Charles told the students he didn’t have ready answers for them about how to do that work.

“I don’t have any prescriptions for you, I don’t have any solutions, and, if I purported to have them, you shouldn’t believe them,” he said.

But he did offer a lesson from Black culture, and in particular the Black church (where Charles’ father was, in addition to being a factory worker and custodian, a pastor):

“Weeping may endure for a night, but joy comes in the morning,” Charles said, quoting from the Bible’s Book of Psalms.

Pain — including the pain some people are experiencing in this particular political climate — is unavoidable, he said.

“Structural inequality is real, and the type of things that pit us against one another are also real,” he said.

Unlike pain, he went on, joy is not “inevitable;” instead, it takes work and comes from shared experiences.

Harvard Law graduates are prepared for just that kind of work, he added.
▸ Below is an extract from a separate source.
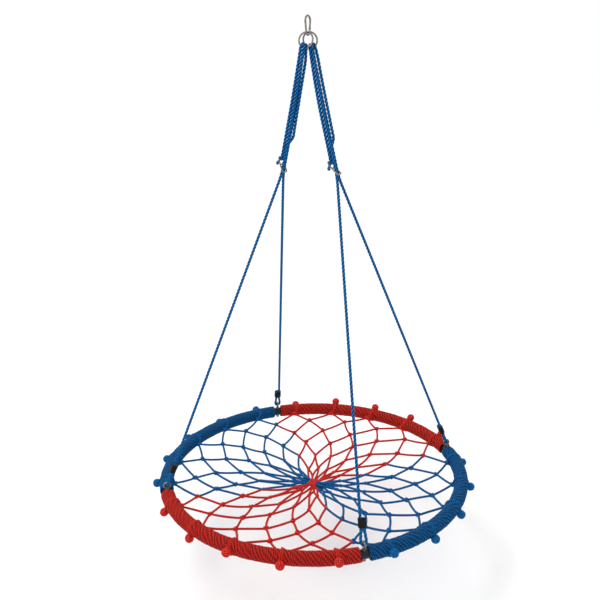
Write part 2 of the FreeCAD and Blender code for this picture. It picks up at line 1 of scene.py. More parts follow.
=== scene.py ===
"""Looks of the saucer nest swing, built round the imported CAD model.  Metres, +Z up.

The origin is the hanging point.  The ring's joints are at 45, 135, 225 and 315 degrees, the left
and right quarters are blue and the front and back ones red.
"""
import math

import bpy
import numpy as np
from mathutils import Matrix, Vector


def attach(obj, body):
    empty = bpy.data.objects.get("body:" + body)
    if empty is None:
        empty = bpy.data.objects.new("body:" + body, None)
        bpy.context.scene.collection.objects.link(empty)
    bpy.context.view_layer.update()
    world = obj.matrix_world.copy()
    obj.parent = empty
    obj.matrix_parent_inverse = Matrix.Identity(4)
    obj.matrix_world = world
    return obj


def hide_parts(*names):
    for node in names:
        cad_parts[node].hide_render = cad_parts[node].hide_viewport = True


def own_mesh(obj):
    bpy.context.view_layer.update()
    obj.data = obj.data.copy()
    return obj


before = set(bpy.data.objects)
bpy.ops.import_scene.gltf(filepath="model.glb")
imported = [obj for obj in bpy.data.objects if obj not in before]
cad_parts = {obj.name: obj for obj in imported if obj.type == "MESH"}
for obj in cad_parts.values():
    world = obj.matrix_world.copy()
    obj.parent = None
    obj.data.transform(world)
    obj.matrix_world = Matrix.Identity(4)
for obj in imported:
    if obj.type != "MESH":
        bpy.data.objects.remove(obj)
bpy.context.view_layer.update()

# ---- sizes repeated from the CAD source, in metres ----
RING_Z = -1.413
RING_RADIUS = 0.479
WRAP_RADIUS = 0.0225
SOCKET_PAST_BOLT = 0.007
WRAP_END_GAP = 0.0005
BARE_LENGTH = 0.0105
KNOT_STEP_DEG = 18.0
KNOT_STANDOFF = 0.031
NET_SAG = 0.047
NET_SAG_POWER = 2.2
EYE_RADIUS = 0.0095
EYE_HEIGHT = 0.0282
ROPE_RADIUS = 0.0046
STRAND_PITCH = 0.0095
EYE_LOOP_HALF_WIDTH = 0.0095
EYE_LOOP_DROP = 0.0082
CLAMP_BOTTOM = 0.036
CLAMP_LENGTH = 0.032
BOW_WIRE_Z = -0.04875
O_RING_RADIUS = 0.0215
O_RING_BOTTOM_SPACING = 0.0118
O_RING_LIFT = 0.008
ADJUSTER_X = 0.086
ADJUSTER_Z = -0.413
PAIR_HALF_PITCH = 0.0047
TAIL_OFFSET = 0.0095
ARCH_HALF_WIDTH = 0.0086
ARCH_HEIGHT = 0.0095
ARCH_LEG = 0.008
TAIL_LEAD = 0.002
CROSSING_RADIUS = 0.0103
TAIL_CROSSING = (
    (-0.306, 20), (-0.270, 0), (-0.098, 0), (-0.085, 45), (-0.072, 90), (-0.059, 135), (-0.046, 175),
)
TAIL_BESIDE = (-0.306, -0.195)
FAN_START = -0.195
BEND_BELOW = 0.029
CORNERS = {"front_left": 225.0, "back_left": 135.0, "back_right": 45.0, "front_right": 315.0}
QUARTERS = {"right": 0.0, "back": 90.0, "left": 180.0, "front": 270.0}
BLUE_QUARTERS = ("right", "left")
KNOT_TURNS = {
    "right": (5, -35, -35, -20, -20),
    "back": (35, 45, 40, 55, 15),
    "left": (15, 0, 0, -5, -5),
    "front": (-30, -50, 0, -10, 10),
}

# ---- cords ----
STRANDS = 3
WRAP_CORD_RADIUS = 0.0043
WRAP_PITCH = 0.0066
WRAP_POINTS_PER_TURN = 28
WRAP_TWISTS_PER_TURN = 6.5
NET_CORD_RADIUS = 0.0039
KNOT_CORD_RADIUS = 0.0038
NET_TWIST = 0.023
KNOT_TWIST = 0.0182
NET_ROWS = (0.4535, 0.397, 0.330, 0.258, 0.175, 0.088)
NET_SWIRL = (0.4, 1.6, 3.4, 5.4, 7.4, 9.4)
NET_COLUMNS = 20


# ---------------------------------------------------------------- camera


CAMERA_LENS = 47.04
CAMERA_PLACE = (1.1041, -2.0314, -0.1140)
CAMERA_RIGHT = (0.87366, 0.48628, -0.01601)
CAMERA_UP = (-0.12925, 0.26368, 0.95591)
CAMERA_BACK = (0.46905, -0.83308, 0.29322)


def make_camera():
    """A view from the front right, from above the seat."""
    data = bpy.data.cameras.new("camera")
    data.sensor_width = 36.0
    data.lens = CAMERA_LENS
    camera = bpy.data.objects.new("camera", data)
    bpy.context.scene.collection.objects.link(camera)
    turn = Matrix((CAMERA_RIGHT, CAMERA_UP, CAMERA_BACK)).transposed().to_4x4()
    camera.matrix_world = Matrix.Translation(CAMERA_PLACE) @ turn
    data.clip_start = 0.05
    data.clip_end = 60.0
    bpy.context.scene.camera = camera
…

“One of the things I’ve learned from you all and this community is that you are insistent on bringing joy,” Charles said. “Weeping will come; joy is a function of your insistence. Joy is a function of your solidarity. Joy is a function of how well you want to see and appreciate that, even though this is not your reality, that you can put yourself in the place of somebody else and try to understand their reality, find commonality, and build a framework that works for all.”